Жизнь Мура в советской стране разрушает многие наши представления о том времени (например, после смерти матери, в октябре 1941 года, в Москве, которую уже вовсю бомбили, Георгий, не имея хлебных карточек, питается в ресторанах).
Как будто сам Бог его хранил, или любовь матери, которая, даже на самоубийство решилась, чтобы Муру было легче жить БЕЗ НЕЁ, не приспособленной к жизни как таковой. Как же тут не вспомнить самое знаменитое цветаевское: "Мальчиков нужно баловать, им, может быть, на войну придется".
Георгий Эфрон на самом деле - самый обычный подросток, однако ему "повезло или, наоборот, не повезло" родиться сыном знаменитого поэта. Поэтому каждая его фраза, каждый поступок рассматриваем мы как под микроскопом. И то, на что не обращаем внимание у любого другого подростка, здесь воспринимается иначе. А Мур - просто одинокий мальчик.

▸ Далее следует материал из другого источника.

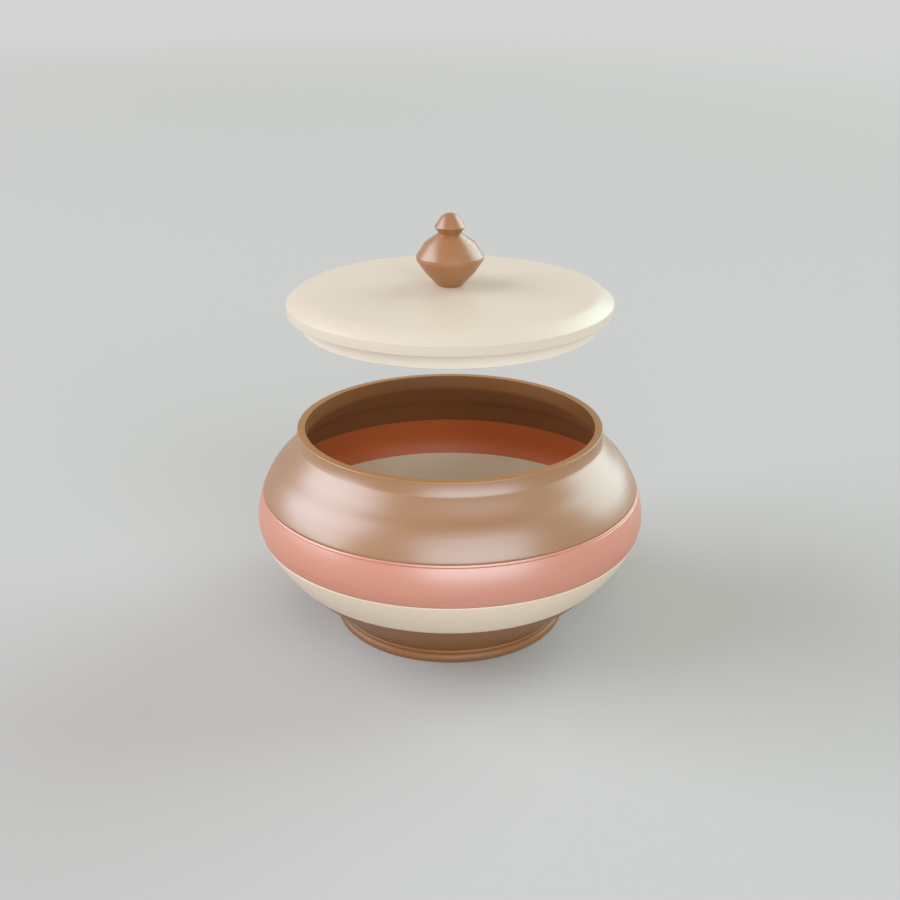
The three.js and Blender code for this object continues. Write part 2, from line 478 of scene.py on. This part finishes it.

Из письма Георгия Эфрона сестре:
"Вплоть до самой смерти мамы я враждебно относился к семье, к понятию семьи. Мне казалось, что семья тормозила мое развитие и восхождение, а на деле она была не тормозом, а двигателем. И теперь я тщетно жалею, скорблю о доме, уюте, близких и вижу, как тяжко я ошибался".
Каким могла бы быть его жизнь, если бы отец не вернулся на родину? Кем бы он мог стать, если бы не погиб в Белоруссии? Нам остается только гадать.
"Мур был одним из парижских мальчиков. В его чертах мы находим не только особенное, индивидуальное, но и общее, что объединяет несколько человек. Советских людей по гражданству. Русских по рождению. Французов по воспитанию и культуре. Если бы сын Цветаевой дожил до 1976 года, он, вероятно, составил бы компанию своему "другу Мите" и вернулся бы в Париж. Но жизнь Мура сложилась иначе".
Книгу Белякова стоит прочитать, чтобы представить себе, как и чем жили люди почти сто лет назад. Это - лучшее из прочитанного мною за последнее время.